What do you fill the hole with? Several years ago I had a nice young maple in my yard that the carpenter ants got into and really damaged the tree. Killed all the ants one year with pesticide, but they came back the next year. After killing them again, I filled the cavity with spray foam. The ants never came back and the tree has grown around the foam and sealed itself. You could never tell the tree was half eaten away by ants. 150 years from now someone is going to cut that tree and be scratching their head, going "what the heck"???????????????????????
 
There is a coating arborists use after pruning or trimming, I've used that for the same purpose, maybe that would suffice, was also thinking of a handful of mortar, packed in just so, probably best to do some research first. Black cherry and other trees that I have seen will put up with an unbelievable amount of damage and still live, though some black cherry trees, on the mature side, I have taken down as it would not be long anyway.
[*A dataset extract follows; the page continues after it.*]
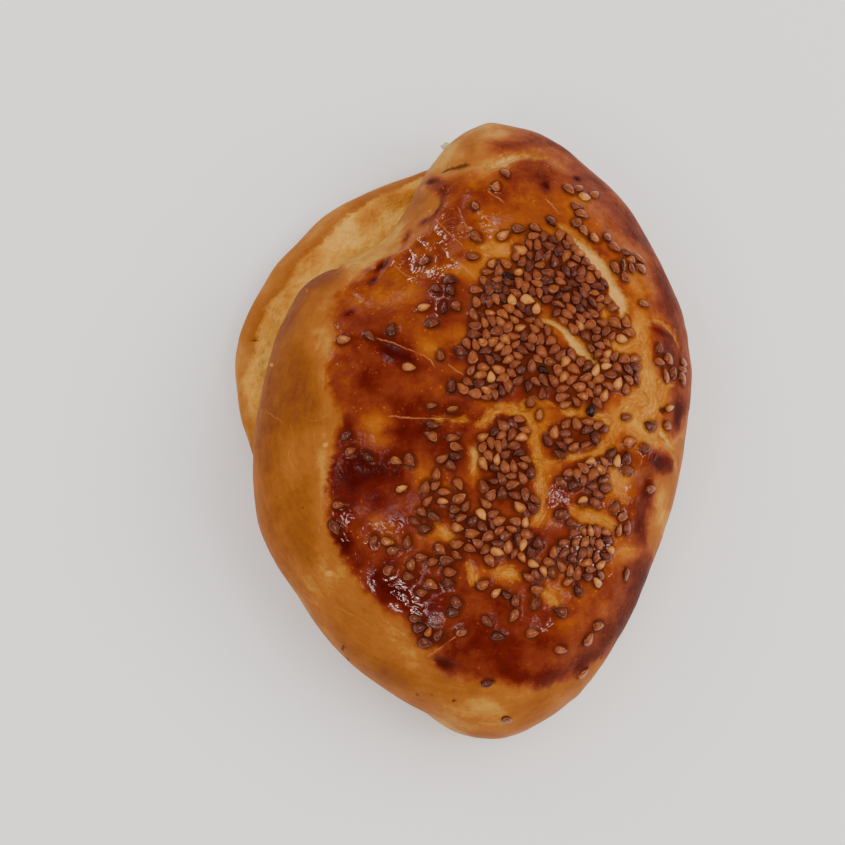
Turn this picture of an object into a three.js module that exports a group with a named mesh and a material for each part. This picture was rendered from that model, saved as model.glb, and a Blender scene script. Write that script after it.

They can be almost fully girdled by something and still have a healthy top, I have dead ones where the water line came up from beaver, it was marsh, now a pond, bark off, and they have been there standing dead for like 30 years, that's better than treated lumber, as they are in standing water. I find it interesting to be selective when harvesting trees, as I have seen this place become forest over the years, most if not all was fields, pasture or the farm house and barn areas, I've taken down trees 20" at the butt in those places, mostly elm that just died. Those carpenter ants are something, those we have in abundance, they spread easily, I have had sub colonies in small chunks of wood. Whenever I see trees damaged by them I'll either try to remedy the situation or cut them down, to protect the healthy ones. There is enough standing dead elm for them, and the woodpeckers anyway. That pileated woodpecker is something else, fearless of me, I can walk right up to the one that has been here, took some shots and video early last summer, late spring as he flung off bark and rotted wood right onto me LOL !
 
Big birds; almost as big as a duck.
There are lots of them around but I rarely see them but from a distance.
A week and a half ago this one was working on an ash tree outside my
dining room window and I was lucky enuf to get a picture.